#### What this task involves
Reproduce each line exactly, including spacing and punctuation.

#### Stored data
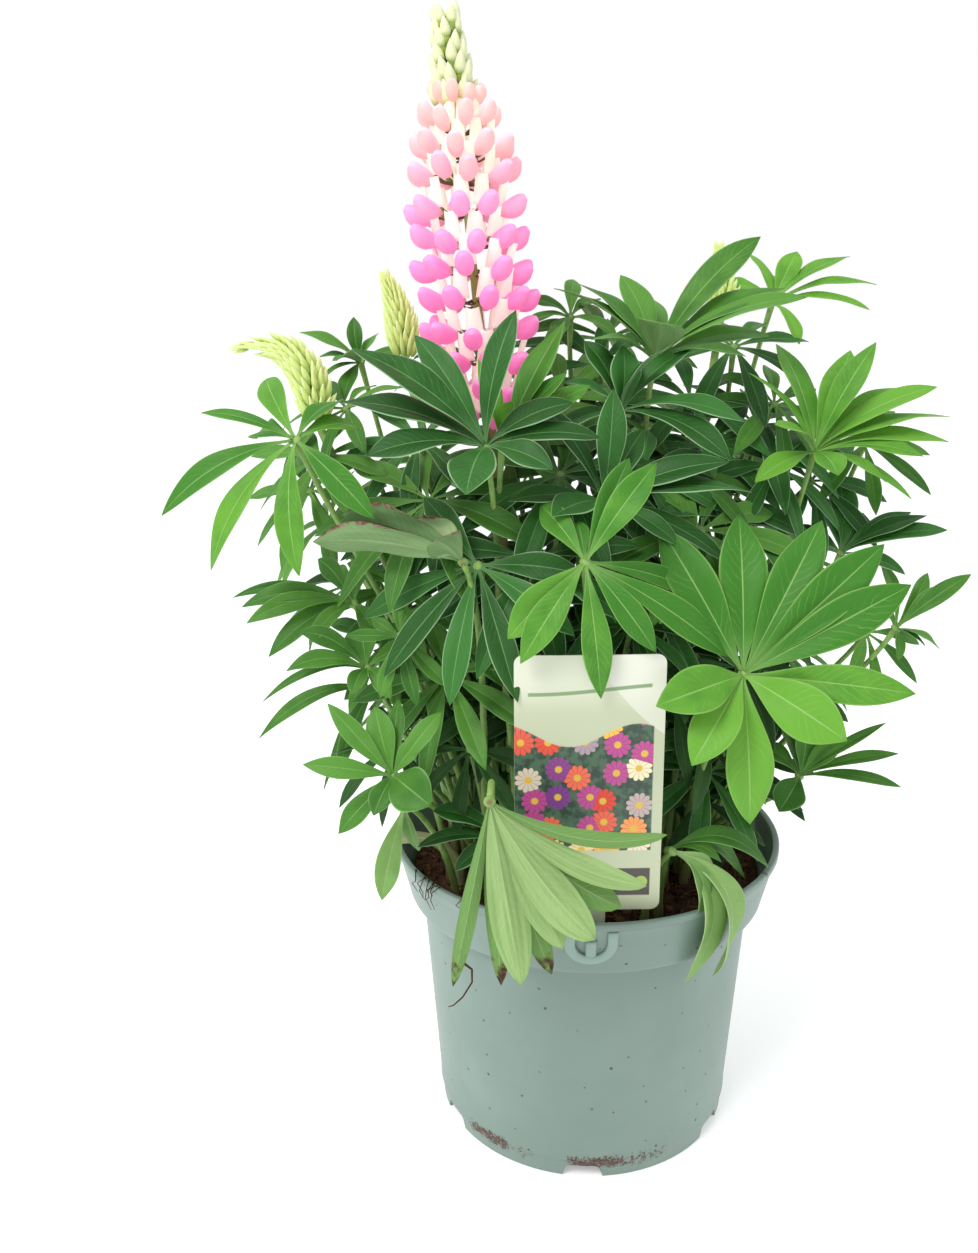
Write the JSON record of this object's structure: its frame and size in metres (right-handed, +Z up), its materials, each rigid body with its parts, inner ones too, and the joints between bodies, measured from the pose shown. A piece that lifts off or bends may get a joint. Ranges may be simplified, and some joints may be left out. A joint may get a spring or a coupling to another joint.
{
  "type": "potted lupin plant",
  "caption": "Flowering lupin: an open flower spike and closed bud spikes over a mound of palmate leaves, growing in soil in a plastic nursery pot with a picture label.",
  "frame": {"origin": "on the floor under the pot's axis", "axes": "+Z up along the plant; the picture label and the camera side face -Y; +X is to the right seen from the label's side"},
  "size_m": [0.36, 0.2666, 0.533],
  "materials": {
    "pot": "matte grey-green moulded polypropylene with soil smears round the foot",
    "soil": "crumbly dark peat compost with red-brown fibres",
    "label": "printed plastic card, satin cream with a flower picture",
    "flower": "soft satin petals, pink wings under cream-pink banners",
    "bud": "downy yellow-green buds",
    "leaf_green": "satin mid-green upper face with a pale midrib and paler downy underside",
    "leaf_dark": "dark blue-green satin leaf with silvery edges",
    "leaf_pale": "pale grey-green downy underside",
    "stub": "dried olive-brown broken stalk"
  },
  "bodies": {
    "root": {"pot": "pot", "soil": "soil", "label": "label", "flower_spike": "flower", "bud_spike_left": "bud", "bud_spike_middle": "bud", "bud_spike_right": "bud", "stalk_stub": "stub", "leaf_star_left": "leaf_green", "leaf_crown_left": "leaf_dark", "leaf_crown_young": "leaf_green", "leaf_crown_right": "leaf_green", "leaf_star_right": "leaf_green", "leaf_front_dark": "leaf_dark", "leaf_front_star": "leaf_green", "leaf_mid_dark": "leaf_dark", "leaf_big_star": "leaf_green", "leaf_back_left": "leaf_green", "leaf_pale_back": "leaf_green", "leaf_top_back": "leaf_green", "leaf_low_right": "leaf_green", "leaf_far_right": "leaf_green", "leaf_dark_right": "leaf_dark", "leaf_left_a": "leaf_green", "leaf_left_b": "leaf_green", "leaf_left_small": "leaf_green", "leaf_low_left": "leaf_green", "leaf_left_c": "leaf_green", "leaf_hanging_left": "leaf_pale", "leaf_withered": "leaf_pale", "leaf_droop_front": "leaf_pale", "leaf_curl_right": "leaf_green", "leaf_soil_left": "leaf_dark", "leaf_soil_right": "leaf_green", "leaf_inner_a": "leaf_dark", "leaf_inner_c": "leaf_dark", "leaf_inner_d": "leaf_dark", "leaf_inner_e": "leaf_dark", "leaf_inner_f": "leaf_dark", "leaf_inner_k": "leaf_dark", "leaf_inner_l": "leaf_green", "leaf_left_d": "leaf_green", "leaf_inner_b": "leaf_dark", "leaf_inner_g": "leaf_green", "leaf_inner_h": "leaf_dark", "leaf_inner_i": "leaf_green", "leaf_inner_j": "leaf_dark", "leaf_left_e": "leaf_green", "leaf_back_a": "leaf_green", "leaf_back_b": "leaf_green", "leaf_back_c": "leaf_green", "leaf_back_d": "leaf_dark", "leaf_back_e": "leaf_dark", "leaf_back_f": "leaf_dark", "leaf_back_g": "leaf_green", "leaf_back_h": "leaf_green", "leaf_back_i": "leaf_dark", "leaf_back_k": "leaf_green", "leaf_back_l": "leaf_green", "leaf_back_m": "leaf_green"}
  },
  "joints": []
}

#### Correct result
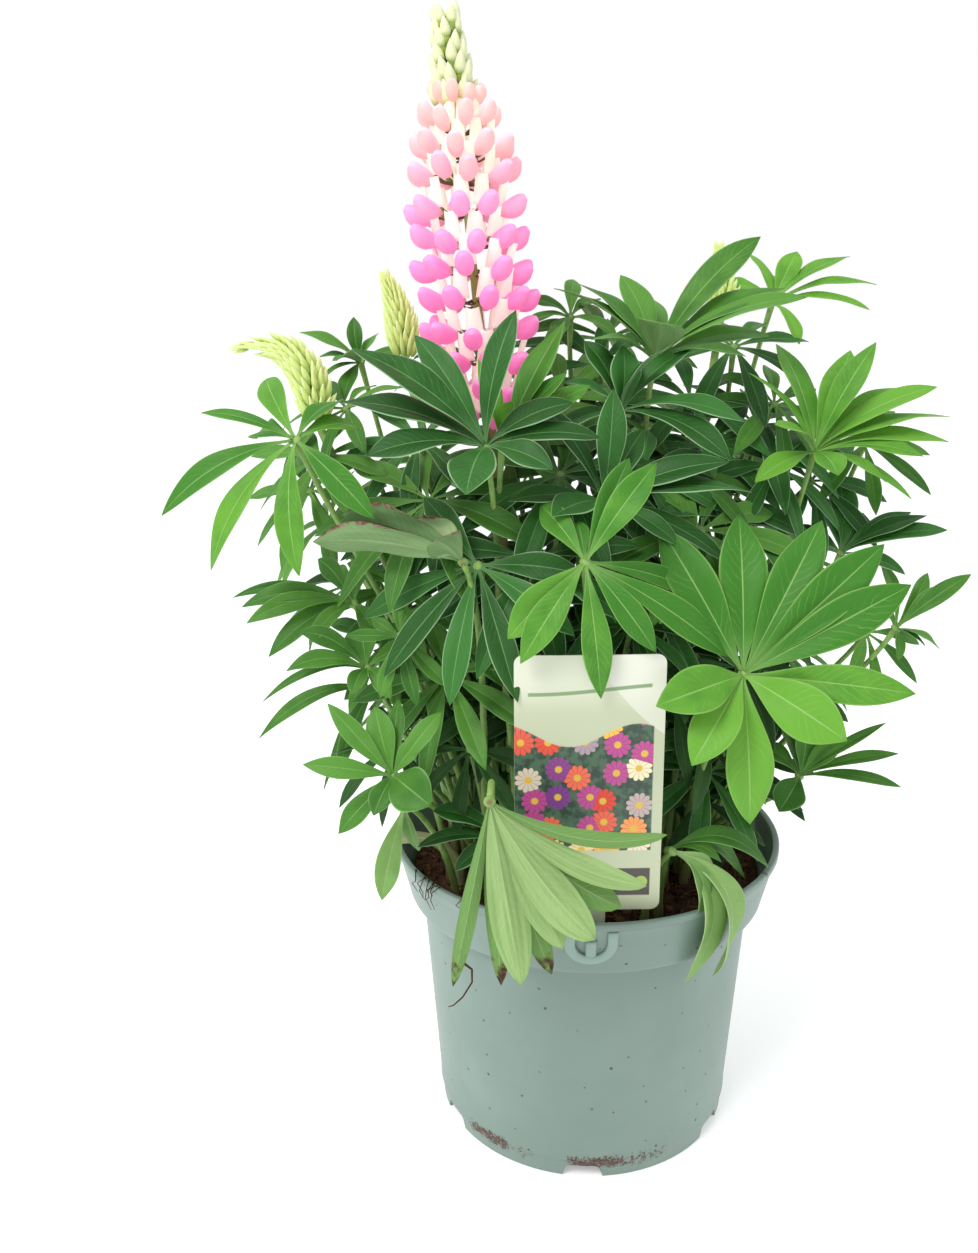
Write the JSON record of this object's structure: its frame and size in metres (right-handed, +Z up), its materials, each rigid body with its parts, inner ones too, and the joints between bodies, measured from the pose shown. A piece that lifts off or bends may get a joint. Ranges may be simplified, and some joints may be left out. A joint may get a spring or a coupling to another joint.
{
  "type": "potted lupin plant",
  "caption": "Flowering lupin: an open flower spike and closed bud spikes over a mound of palmate leaves, growing in soil in a plastic nursery pot with a picture label.",
  "frame": {"origin": "on the floor under the pot's axis", "axes": "+Z up along the plant; the picture label and the camera side face -Y; +X is to the right seen from the label's side"},
  "size_m": [0.36, 0.2666, 0.533],
  "materials": {
    "pot": "matte grey-green moulded polypropylene with soil smears round the foot",
    "soil": "crumbly dark peat compost with red-brown fibres",
    "label": "printed plastic card, satin cream with a flower picture",
    "flower": "soft satin petals, pink wings under cream-pink banners",
    "bud": "downy yellow-green buds",
    "leaf_green": "satin mid-green upper face with a pale midrib and paler downy underside",
    "leaf_dark": "dark blue-green satin leaf with silvery edges",
    "leaf_pale": "pale grey-green downy underside",
    "stub": "dried olive-brown broken stalk"
  },
  "bodies": {
    "root": {"pot": "pot", "soil": "soil", "label": "label", "flower_spike": "flower", "bud_spike_left": "bud", "bud_spike_middle": "bud", "bud_spike_right": "bud", "stalk_stub": "stub", "leaf_star_left": "leaf_green", "leaf_crown_left": "leaf_dark", "leaf_crown_young": "leaf_green", "leaf_crown_right": "leaf_green", "leaf_star_right": "leaf_green", "leaf_front_dark": "leaf_dark", "leaf_front_star": "leaf_green", "leaf_mid_dark": "leaf_dark", "leaf_big_star": "leaf_green", "leaf_back_left": "leaf_green", "leaf_pale_back": "leaf_green", "leaf_top_back": "leaf_green", "leaf_low_right": "leaf_green", "leaf_far_right": "leaf_green", "leaf_dark_right": "leaf_dark", "leaf_left_a": "leaf_green", "leaf_left_b": "leaf_green", "leaf_left_small": "leaf_green", "leaf_low_left": "leaf_green", "leaf_left_c": "leaf_green", "leaf_hanging_left": "leaf_pale", "leaf_withered": "leaf_pale", "leaf_droop_front": "leaf_pale", "leaf_curl_right": "leaf_green", "leaf_soil_left": "leaf_dark", "leaf_soil_right": "leaf_green", "leaf_inner_a": "leaf_dark", "leaf_inner_c": "leaf_dark", "leaf_inner_d": "leaf_dark", "leaf_inner_e": "leaf_dark", "leaf_inner_f": "leaf_dark", "leaf_inner_k": "leaf_dark", "leaf_inner_l": "leaf_green", "leaf_left_d": "leaf_green", "leaf_inner_b": "leaf_dark", "leaf_inner_g": "leaf_green", "leaf_inner_h": "leaf_dark", "leaf_inner_i": "leaf_green", "leaf_inner_j": "leaf_dark", "leaf_left_e": "leaf_green", "leaf_back_a": "leaf_green", "leaf_back_b": "leaf_green", "leaf_back_c": "leaf_green", "leaf_back_d": "leaf_dark", "leaf_back_e": "leaf_dark", "leaf_back_f": "leaf_dark", "leaf_back_g": "leaf_green", "leaf_back_h": "leaf_green", "leaf_back_i": "leaf_dark", "leaf_back_k": "leaf_green", "leaf_back_l": "leaf_green", "leaf_back_m": "leaf_green"}
  },
  "joints": []
}